Monday, November 24, 2008

Salvation

I was fully prepared to ignore weigh-in this week. It's really been terrible, and at one point this week I stepped on the scale and saw a number over 110KG, which made me pretty miserable. Apparently not miserable enough to put down the cookies, but then negative reinforcement has never been much of a motivator for me.

Just now I jumped on the scale before I could convince myself not too. I didn't really want to see that number again but I figured I should know even if I don't admit it here. I was little scared it would lead to me hitting the supermarket again but as that wouldn't be any worse than what I was already doing, I decided I may as well know the damage.

Imagine my relief when the scale threw me a 109.2KG. I never thought I'd be happy to see that number again, and a gain at that! It's 0.2KG/0.5LBS higher than last week, but that's all and I count myself as very fortunate. It means that I'm juuuust back in the 240s which sucks, but it also means that I don't have to change my snowman.

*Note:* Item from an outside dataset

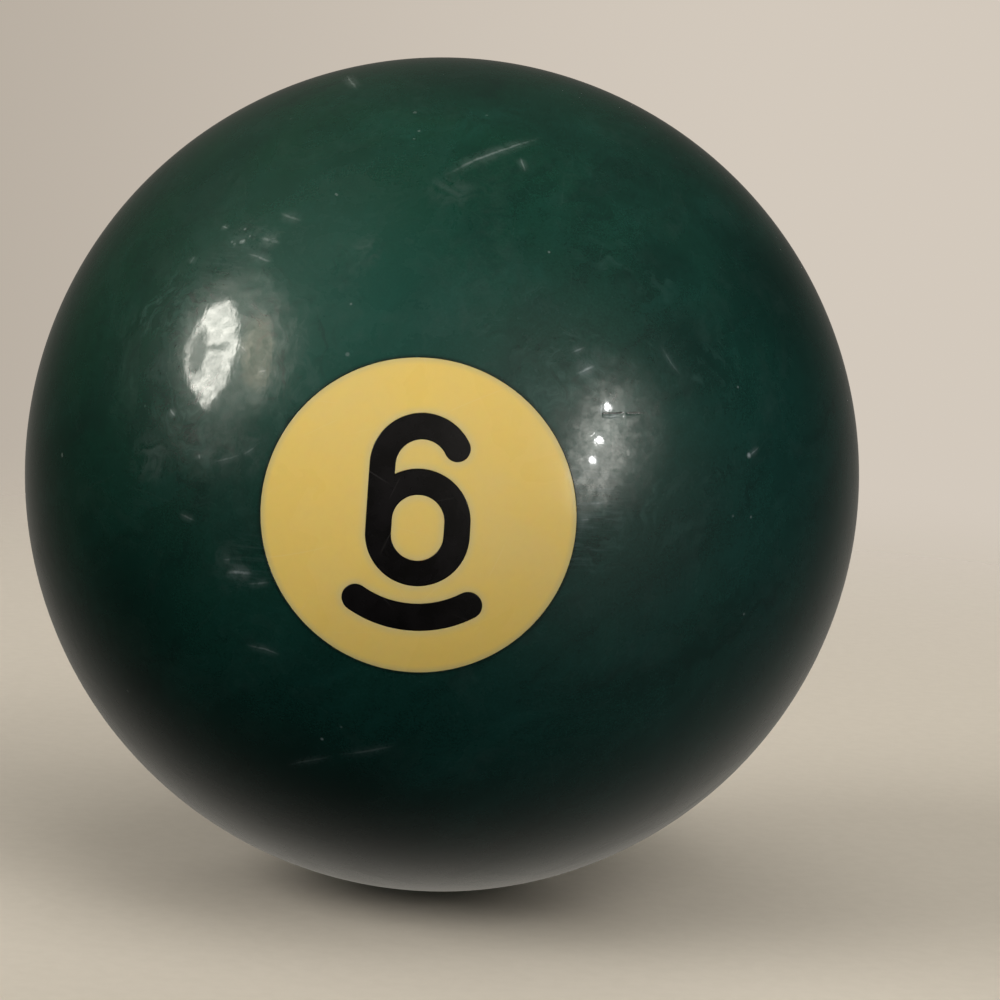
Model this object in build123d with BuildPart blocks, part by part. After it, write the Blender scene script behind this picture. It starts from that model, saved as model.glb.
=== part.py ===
from build123d import *
import os
from math import sqrt

os.makedirs("parts", exist_ok=True)

# ----------------------------------------------------------------------------
# Numbered pool ball, two and a quarter inch class, number six.
# Origin at the ball's centre, +Z up. The front number faces -Y and reads
# upright towards +Z. The back number is the front one turned half a turn
# about X, so of the two numbers one is always upside down to the other.
# ----------------------------------------------------------------------------

# Ball
BALL_DIAMETER = 57.15          # two and a quarter inches
BALL_RADIUS = BALL_DIAMETER / 2

# Number spot, a round plug let into the body
SPOT_DIAMETER = 19.05          # three quarters of an inch, a third of the ball
SPOT_RADIUS = SPOT_DIAMETER / 2
SPOT_DEPTH = 6.0               # from the crown of the ball to the plug's seat
SPOT_CORNER = 0.5              # corner radius at the bottom of the seat

# Number and underline, filled into recesses in the plug
FILL_DEPTH = 2.0               # from the crown of the ball to the recess floor
STROKE = 1.56                  # stroke width of the six
SIX_RADIUS = 2.35              # centreline radius of the bowl and of the top arc
SIX_CENTRE_X = 0.10
BOWL_LOW_Z = -0.97             # centre of the bowl's lower half circle
BOWL_HIGH_Z = -0.15            # centre of the bowl's upper half circle
TOP_ARC_Z = 3.15               # centre of the top arc
TOP_ARC_END = 29.0             # degrees above the horizontal where the arc ends

BAR_STROKE = 1.70              # stroke width of the underline
BAR_RADIUS = 6.58              # centreline radius of the underline's curve
BAR_CENTRE_X = 0.0
BAR_CENTRE_Z = 0.55
BAR_HALF_ANGLE = 31.0          # degrees each side of straight down

# Derived
SEAT_Y = BALL_RADIUS - SPOT_DEPTH
FLOOR_Y = BALL_RADIUS - FILL_DEPTH
RIM_Y = sqrt(BALL_RADIUS**2 - SPOT_RADIUS**2)
BOWL_MID_Z = (BOWL_LOW_Z + BOWL_HIGH_Z) / 2
CUT_HEIGHT = FILL_DEPTH + 2.0  # reaches clear of the ball's surface

# Floors of the recesses: local x is right and local y is up as the number reads
FRONT = Plane(origin=(0, -FLOOR_Y, 0), x_dir=(1, 0, 0), z_dir=(0, -1, 0))
BACK = Plane(origin=(0, FLOOR_Y, 0), x_dir=(1, 0, 0), z_dir=(0, 1, 0))


# ----------------------------------------------------------------------------
# Outlines of the six and of its underline, used for the recesses and the fills
# ----------------------------------------------------------------------------
with BuildSketch() as six:
    with BuildLine(mode=Mode.PRIVATE) as top_arc:
        CenterArc((SIX_CENTRE_X, TOP_ARC_Z), SIX_RADIUS, TOP_ARC_END, 180 - TOP_ARC_END)
    # bowl: a ring with short straight sides
    with Locations((SIX_CENTRE_X, BOWL_MID_Z)):
        SlotCenterToCenter(BOWL_HIGH_Z - BOWL_LOW_Z, 2 * SIX_RADIUS + STROKE, rotation=90)
        SlotCenterToCenter(BOWL_HIGH_Z - BOWL_LOW_Z, 2 * SIX_RADIUS - STROKE, rotation=90,
                           mode=Mode.SUBTRACT)
    # stem up the left side
    with Locations((SIX_CENTRE_X - SIX_RADIUS, (BOWL_MID_Z + TOP_ARC_Z) / 2)):
        Rectangle(STROKE, TOP_ARC_Z - BOWL_MID_Z)
    # hook over the top, with a round end
    SlotArc(top_arc.wires()[0], STROKE)

with BuildSketch() as underline:
    with BuildLine(mode=Mode.PRIVATE) as bar_arc:
        CenterArc((BAR_CENTRE_X, BAR_CENTRE_Z), BAR_RADIUS, 270 - BAR_HALF_ANGLE, 2 * BAR_HALF_ANGLE)
    SlotArc(bar_arc.wires()[0], BAR_STROKE)


# ----------------------------------------------------------------------------
# Body: one solid cast sphere with a blind flat-bottomed seat at each end of Y
# ----------------------------------------------------------------------------
with BuildPart() as ball_body:
    with BuildSketch(Plane.XY):
        with BuildLine():
            Line((0, -SEAT_Y), (SPOT_RADIUS - SPOT_CORNER, -SEAT_Y))
            RadiusArc((SPOT_RADIUS - SPOT_CORNER, -SEAT_Y),
                      (SPOT_RADIUS, -SEAT_Y - SPOT_CORNER), SPOT_CORNER)
            Line((SPOT_RADIUS, -SEAT_Y - SPOT_CORNER), (SPOT_RADIUS, -RIM_Y))
            ThreePointArc((SPOT_RADIUS, -RIM_Y), (BALL_RADIUS, 0), (SPOT_RADIUS, RIM_Y))
            Line((SPOT_RADIUS, RIM_Y), (SPOT_RADIUS, SEAT_Y + SPOT_CORNER))
            RadiusArc((SPOT_RADIUS, SEAT_Y + SPOT_CORNER),
                      (SPOT_RADIUS - SPOT_CORNER, SEAT_Y), SPOT_CORNER)
            Line((SPOT_RADIUS - SPOT_CORNER, SEAT_Y), (0, SEAT_Y))
            Line((0, SEAT_Y), (0, -SEAT_Y))
        make_face()
    revolve(axis=Axis.Y)
ball_body.part.label = "ball_body"
export_step(ball_body.part, "parts/ball_body.step")


# ----------------------------------------------------------------------------
# Number spots: plugs that fill the seats, crowned flush with the ball, each
# with a recess for the number and one for the underline
# ----------------------------------------------------------------------------
with BuildPart() as number_spot_front:
    with BuildSketch(Plane.XY):
        with BuildLine():
            Line((0, -SEAT_Y), (SPOT_RADIUS - SPOT_CORNER, -SEAT_Y))
            RadiusArc((SPOT_RADIUS - SPOT_CORNER, -SEAT_Y),
                      (SPOT_RADIUS, -SEAT_Y - SPOT_CORNER), SPOT_CORNER)
            Line((SPOT_RADIUS, -SEAT_Y - SPOT_CORNER), (SPOT_RADIUS, -RIM_Y))
            RadiusArc((SPOT_RADIUS, -RIM_Y), (0, -BALL_RADIUS), BALL_RADIUS)
            Line((0, -BALL_RADIUS), (0, -SEAT_Y))
        make_face()
    revolve(axis=Axis.Y)
    with BuildSketch(FRONT):
        add(six.sketch)
        add(underline.sketch)
    extrude(amount=CUT_HEIGHT, mode=Mode.SUBTRACT)
number_spot_front.part.label = "number_spot_front"
export_step(number_spot_front.part, "parts/number_spot_front.step")

with BuildPart() as number_spot_back:
    with BuildSketch(Plane.XY):
        with BuildLine():
            Line((0, SEAT_Y), (SPOT_RADIUS - SPOT_CORNER, SEAT_Y))
            RadiusArc((SPOT_RADIUS - SPOT_CORNER, SEAT_Y),
                      (SPOT_RADIUS, SEAT_Y + SPOT_CORNER), -SPOT_CORNER)
            Line((SPOT_RADIUS, SEAT_Y + SPOT_CORNER), (SPOT_RADIUS, RIM_Y))
            RadiusArc((SPOT_RADIUS, RIM_Y), (0, BALL_RADIUS), -BALL_RADIUS)
            Line((0, BALL_RADIUS), (0, SEAT_Y))
        make_face()
    revolve(axis=Axis.Y)
    with BuildSketch(BACK):
        add(six.sketch)
        add(underline.sketch)
    extrude(amount=CUT_HEIGHT, mode=Mode.SUBTRACT)
number_spot_back.part.label = "number_spot_back"
export_step(number_spot_back.part, "parts/number_spot_back.step")


# ----------------------------------------------------------------------------
# Numbers: the fills of the six, flat at the recess floor, crowned outside
# ----------------------------------------------------------------------------
with BuildPart() as numeral_front:
    with BuildSketch(FRONT):
        add(six.sketch)
    extrude(amount=CUT_HEIGHT)
    Sphere(BALL_RADIUS, mode=Mode.INTERSECT)
numeral_front.part.label = "numeral_front"
export_step(numeral_front.part, "parts/numeral_front.step")

with BuildPart() as numeral_back:
    with BuildSketch(BACK):
        add(six.sketch)
    extrude(amount=CUT_HEIGHT)
    Sphere(BALL_RADIUS, mode=Mode.INTERSECT)
numeral_back.part.label = "numeral_back"
export_step(numeral_back.part, "parts/numeral_back.step")


# ----------------------------------------------------------------------------
# Underlines: the fills of the curved bars that tell a six from a nine
# ----------------------------------------------------------------------------
with BuildPart() as underline_front:
    with BuildSketch(FRONT):
        add(underline.sketch)
    extrude(amount=CUT_HEIGHT)
    Sphere(BALL_RADIUS, mode=Mode.INTERSECT)
underline_front.part.label = "underline_front"
export_step(underline_front.part, "parts/underline_front.step")

with BuildPart() as underline_back:
    with BuildSketch(BACK):
        add(underline.sketch)
    extrude(amount=CUT_HEIGHT)
    Sphere(BALL_RADIUS, mode=Mode.INTERSECT)
underline_back.part.label = "underline_back"
export_step(underline_back.part, "parts/underline_back.step")
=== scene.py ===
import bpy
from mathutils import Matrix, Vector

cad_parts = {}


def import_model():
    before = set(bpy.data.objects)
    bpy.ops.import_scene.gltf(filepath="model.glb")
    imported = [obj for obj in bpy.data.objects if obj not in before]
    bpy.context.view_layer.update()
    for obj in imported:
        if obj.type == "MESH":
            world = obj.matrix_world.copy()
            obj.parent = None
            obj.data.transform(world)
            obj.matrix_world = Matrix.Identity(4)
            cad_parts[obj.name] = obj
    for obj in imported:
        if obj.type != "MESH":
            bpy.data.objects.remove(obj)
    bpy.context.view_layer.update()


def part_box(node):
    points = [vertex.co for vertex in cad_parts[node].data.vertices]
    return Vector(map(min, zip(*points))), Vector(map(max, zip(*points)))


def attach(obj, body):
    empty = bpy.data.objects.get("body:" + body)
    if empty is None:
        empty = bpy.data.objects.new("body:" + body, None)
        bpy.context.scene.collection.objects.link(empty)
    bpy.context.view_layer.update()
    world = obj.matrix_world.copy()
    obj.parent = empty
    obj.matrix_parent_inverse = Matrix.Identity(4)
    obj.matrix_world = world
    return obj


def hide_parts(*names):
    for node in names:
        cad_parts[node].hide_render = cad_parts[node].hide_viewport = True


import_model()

import math

import bpy
from mathutils import Matrix, Vector
from mathutils.geometry import delaunay_2d_cdt

# ---------------------------------------------------------------------------
# Dimensions, in millimetres, as in the CAD model. Meshes are built in
# millimetres and written in metres.
# ---------------------------------------------------------------------------
MM = 0.001
BALL_R = 28.575
SPOT_R = 9.525
SEAT_Y = BALL_R - 6.0
SEAT_CORNER = 0.5
FLOOR_Y = BALL_R - 2.0

STROKE = 1.56
SIX_R = 2.35
SIX_X = 0.10
BOWL_LOW = -0.97
BOWL_HIGH = -0.15
TOP_ARC_Z = 3.15
TOP_ARC_END = 29.0
BAR_STROKE = 1.70
BAR_R = 6.58
BAR_Z = 0.55
BAR_HALF = 31.0

EDGE = 0.035          # rounding of every joint edge that polishing leaves
AROUND = 256          # vertices round the ball's Y axis

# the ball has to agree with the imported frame
lo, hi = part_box("ball_body")
assert abs(hi.x / MM - BALL_R) < 0.3 and abs(lo.x / MM + BALL_R) < 0.3


# ---------------------------------------------------------------------------
# Outlines of the six and its underline, in the plane of the number
# (x right, z up), each point with its outward normal
# ---------------------------------------------------------------------------
def arc(cx, cz, r, a0, a1, step=0.11):
    """Points on an arc, with normals away from its centre, without the last."""
    n = max(2, int(round(abs(math.radians(a1 - a0)) * r / step)))
    out = []
    for i in range(n):
        a = math.radians(a0 + (a1 - a0) * i / n)
        out.append((cx + r * math.cos(a), cz + r * math.sin(a), math.cos(a), math.sin(a)))
    return out


def line(x0, z0, x1, z1, nx, nz, step=0.11):
    n = max(1, int(round(math.hypot(x1 - x0, z1 - z0) / step)))
    return [(x0 + (x1 - x0) * i / n, z0 + (z1 - z0) * i / n, nx, nz) for i in range(n)]


def flip(points):
    return [(x, z, -nx, -nz) for x, z, nx, nz in points]


def six_outline():
    """The six's outer outline, clockwise from the low left of the stem."""
    h = STROKE / 2
    ro, ri = SIX_R + h, SIX_R - h
    left = SIX_X - ro
    p = line(left, BOWL_LOW, left, TOP_ARC_Z, -1, 0)
    p += arc(SIX_X, TOP_ARC_Z, ro, 180, TOP_ARC_END)
    e = math.radians(TOP_ARC_END)
    p += arc(SIX_X + SIX_R * math.cos(e), TOP_ARC_Z + SIX_R * math.sin(e), h,
             TOP_ARC_END, TOP_ARC_END - 180)
    p += flip(arc(SIX_X, TOP_ARC_Z, ri, TOP_ARC_END, 180))
    # down the inside of the stem to the notch over the bowl
    notch_z = BOWL_HIGH + math.sqrt(ro * ro - ri * ri)
    notch_a = math.degrees(math.atan2(notch_z - BOWL_HIGH, -ri))
    p += line(SIX_X - ri, TOP_ARC_Z, SIX_X - ri, notch_z, 1, 0)
    # the notch's own corner: the mitre of the two sides' normals
    m = Vector((1.0, 0.0)) + Vector((math.cos(math.radians(notch_a)), math.sin(math.radians(notch_a))))
    m /= 1.0 + math.cos(math.radians(notch_a))
    p.append((SIX_X - ri, notch_z, m.x, m.y))
    p += arc(SIX_X, BOWL_HIGH, ro, notch_a, 0)[1:]
    p += line(SIX_X + ro, BOWL_HIGH, SIX_X + ro, BOWL_LOW, 1, 0)
    p += arc(SIX_X, BOWL_LOW, ro, 0, -180)
    return p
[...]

It's been a very up and down week emotionally, swinging between rationally knowing that gains happen and it will be easy to straighten things out again because I know what I did wrong, and completely losing hope that going through this is worth anything because it will just end up like all the other tries. Thankfully I'm currently a little closer to the former than the latter at the moment, but we'll see how it goes.

3 comments:

Mrs. Darling said...

I hear ya. This is where ive been for three weeks now. We really can do this!

http://dietingisnotapieceofcake.blogspot.com

Tully said...

Yay- so glad no big damage was done! Good on your for facing up to it, I know it can be easier to hide and just say you'll do better next week. It must have been so encouraging to see that you haven't reversed any of your hard work. You'll see the 230's again soon!

Let me just say that I would kill to see 110 kilos on the scale right now... ;-)

Cammy said...

Not a bad gain at all! I understand the aftermath of a gain (especially when it's one that's larger than you thought possible), but we can't let those derail us completely. I'm glad you have the strength and tenacity to fight your way through it!